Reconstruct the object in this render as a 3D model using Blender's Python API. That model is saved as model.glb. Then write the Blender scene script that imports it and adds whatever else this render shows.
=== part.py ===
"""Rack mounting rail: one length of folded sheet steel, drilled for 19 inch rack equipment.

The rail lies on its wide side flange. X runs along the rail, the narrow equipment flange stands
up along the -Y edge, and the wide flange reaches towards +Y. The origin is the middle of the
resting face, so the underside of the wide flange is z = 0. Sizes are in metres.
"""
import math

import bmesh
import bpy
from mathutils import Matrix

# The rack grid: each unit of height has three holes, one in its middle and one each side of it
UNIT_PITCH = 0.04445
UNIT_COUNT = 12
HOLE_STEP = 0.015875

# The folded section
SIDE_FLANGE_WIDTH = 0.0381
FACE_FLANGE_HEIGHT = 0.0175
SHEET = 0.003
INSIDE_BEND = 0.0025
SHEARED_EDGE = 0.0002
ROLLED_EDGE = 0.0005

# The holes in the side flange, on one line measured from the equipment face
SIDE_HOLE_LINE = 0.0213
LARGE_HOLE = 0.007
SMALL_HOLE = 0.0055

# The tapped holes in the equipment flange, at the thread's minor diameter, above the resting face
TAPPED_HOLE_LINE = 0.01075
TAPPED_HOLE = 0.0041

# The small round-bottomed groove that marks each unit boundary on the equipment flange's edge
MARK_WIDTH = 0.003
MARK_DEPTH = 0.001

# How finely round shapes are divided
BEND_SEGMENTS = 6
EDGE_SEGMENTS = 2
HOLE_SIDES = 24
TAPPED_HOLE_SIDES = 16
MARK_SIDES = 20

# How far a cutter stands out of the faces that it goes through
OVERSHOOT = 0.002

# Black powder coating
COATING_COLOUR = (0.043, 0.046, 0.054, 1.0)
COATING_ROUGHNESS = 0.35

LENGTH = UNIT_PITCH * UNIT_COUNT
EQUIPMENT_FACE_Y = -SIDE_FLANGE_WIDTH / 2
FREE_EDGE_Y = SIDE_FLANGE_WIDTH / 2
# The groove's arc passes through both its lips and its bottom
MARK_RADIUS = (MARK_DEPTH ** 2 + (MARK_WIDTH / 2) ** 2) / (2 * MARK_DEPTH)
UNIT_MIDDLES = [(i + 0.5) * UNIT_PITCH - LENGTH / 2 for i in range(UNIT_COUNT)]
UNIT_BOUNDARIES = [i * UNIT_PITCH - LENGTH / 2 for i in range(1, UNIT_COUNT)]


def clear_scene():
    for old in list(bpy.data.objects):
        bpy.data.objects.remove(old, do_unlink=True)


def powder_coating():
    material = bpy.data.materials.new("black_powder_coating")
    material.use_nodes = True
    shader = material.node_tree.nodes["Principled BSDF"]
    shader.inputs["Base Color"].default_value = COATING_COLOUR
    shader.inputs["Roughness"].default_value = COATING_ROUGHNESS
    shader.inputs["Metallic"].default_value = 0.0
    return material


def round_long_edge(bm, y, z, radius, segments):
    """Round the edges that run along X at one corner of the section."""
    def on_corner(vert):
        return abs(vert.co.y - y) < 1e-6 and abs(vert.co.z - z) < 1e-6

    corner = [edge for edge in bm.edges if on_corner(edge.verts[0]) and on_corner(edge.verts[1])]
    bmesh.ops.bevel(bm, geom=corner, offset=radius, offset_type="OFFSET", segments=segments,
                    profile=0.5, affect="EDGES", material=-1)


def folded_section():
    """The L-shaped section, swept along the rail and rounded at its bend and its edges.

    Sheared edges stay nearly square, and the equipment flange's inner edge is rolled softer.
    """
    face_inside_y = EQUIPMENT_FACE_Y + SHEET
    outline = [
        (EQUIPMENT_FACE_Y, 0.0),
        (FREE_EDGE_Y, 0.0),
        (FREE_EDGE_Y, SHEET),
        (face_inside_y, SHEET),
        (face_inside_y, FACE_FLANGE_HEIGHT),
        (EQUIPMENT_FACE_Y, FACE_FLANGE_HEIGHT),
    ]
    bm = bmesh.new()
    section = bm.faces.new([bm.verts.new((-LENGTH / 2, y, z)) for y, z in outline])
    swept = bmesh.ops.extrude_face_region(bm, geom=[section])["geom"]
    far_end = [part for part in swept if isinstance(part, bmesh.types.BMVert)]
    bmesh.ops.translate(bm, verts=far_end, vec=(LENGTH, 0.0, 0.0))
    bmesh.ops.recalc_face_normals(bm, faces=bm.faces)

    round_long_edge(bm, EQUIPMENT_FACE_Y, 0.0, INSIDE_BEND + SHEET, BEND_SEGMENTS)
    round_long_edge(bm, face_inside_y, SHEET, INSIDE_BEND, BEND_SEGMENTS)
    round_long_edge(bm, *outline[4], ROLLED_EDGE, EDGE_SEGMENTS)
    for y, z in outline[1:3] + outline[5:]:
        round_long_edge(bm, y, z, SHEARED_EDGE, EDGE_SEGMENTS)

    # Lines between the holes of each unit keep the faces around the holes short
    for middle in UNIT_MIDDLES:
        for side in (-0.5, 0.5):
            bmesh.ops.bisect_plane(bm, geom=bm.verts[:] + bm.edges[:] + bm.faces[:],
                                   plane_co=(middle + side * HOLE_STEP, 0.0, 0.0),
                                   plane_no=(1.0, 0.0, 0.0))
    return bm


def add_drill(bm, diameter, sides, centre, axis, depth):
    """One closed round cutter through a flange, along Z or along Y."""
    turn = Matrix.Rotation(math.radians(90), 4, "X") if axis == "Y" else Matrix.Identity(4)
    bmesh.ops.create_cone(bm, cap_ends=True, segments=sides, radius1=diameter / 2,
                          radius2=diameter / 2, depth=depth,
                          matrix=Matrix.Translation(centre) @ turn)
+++
TASK PROMPT »
In this exercise, copy only the lines from the opening line of the material through the line where "UNIT_BOUNDARIES = [i" appears.

RESPONSE »
Reconstruct the object in this render as a 3D model using Blender's Python API. That model is saved as model.glb. Then write the Blender scene script that imports it and adds whatever else this render shows.
=== part.py ===
"""Rack mounting rail: one length of folded sheet steel, drilled for 19 inch rack equipment.

The rail lies on its wide side flange. X runs along the rail, the narrow equipment flange stands
up along the -Y edge, and the wide flange reaches towards +Y. The origin is the middle of the
resting face, so the underside of the wide flange is z = 0. Sizes are in metres.
"""
import math

import bmesh
import bpy
from mathutils import Matrix

# The rack grid: each unit of height has three holes, one in its middle and one each side of it
UNIT_PITCH = 0.04445
UNIT_COUNT = 12
HOLE_STEP = 0.015875

# The folded section
SIDE_FLANGE_WIDTH = 0.0381
FACE_FLANGE_HEIGHT = 0.0175
SHEET = 0.003
INSIDE_BEND = 0.0025
SHEARED_EDGE = 0.0002
ROLLED_EDGE = 0.0005

# The holes in the side flange, on one line measured from the equipment face
SIDE_HOLE_LINE = 0.0213
LARGE_HOLE = 0.007
SMALL_HOLE = 0.0055

# The tapped holes in the equipment flange, at the thread's minor diameter, above the resting face
TAPPED_HOLE_LINE = 0.01075
TAPPED_HOLE = 0.0041

# The small round-bottomed groove that marks each unit boundary on the equipment flange's edge
MARK_WIDTH = 0.003
MARK_DEPTH = 0.001

# How finely round shapes are divided
BEND_SEGMENTS = 6
EDGE_SEGMENTS = 2
HOLE_SIDES = 24
TAPPED_HOLE_SIDES = 16
MARK_SIDES = 20

# How far a cutter stands out of the faces that it goes through
OVERSHOOT = 0.002

# Black powder coating
COATING_COLOUR = (0.043, 0.046, 0.054, 1.0)
COATING_ROUGHNESS = 0.35

LENGTH = UNIT_PITCH * UNIT_COUNT
EQUIPMENT_FACE_Y = -SIDE_FLANGE_WIDTH / 2
FREE_EDGE_Y = SIDE_FLANGE_WIDTH / 2
# The groove's arc passes through both its lips and its bottom
MARK_RADIUS = (MARK_DEPTH ** 2 + (MARK_WIDTH / 2) ** 2) / (2 * MARK_DEPTH)
UNIT_MIDDLES = [(i + 0.5) * UNIT_PITCH - LENGTH / 2 for i in range(UNIT_COUNT)]
UNIT_BOUNDARIES = [i * UNIT_PITCH - LENGTH / 2 for i in range(1, UNIT_COUNT)]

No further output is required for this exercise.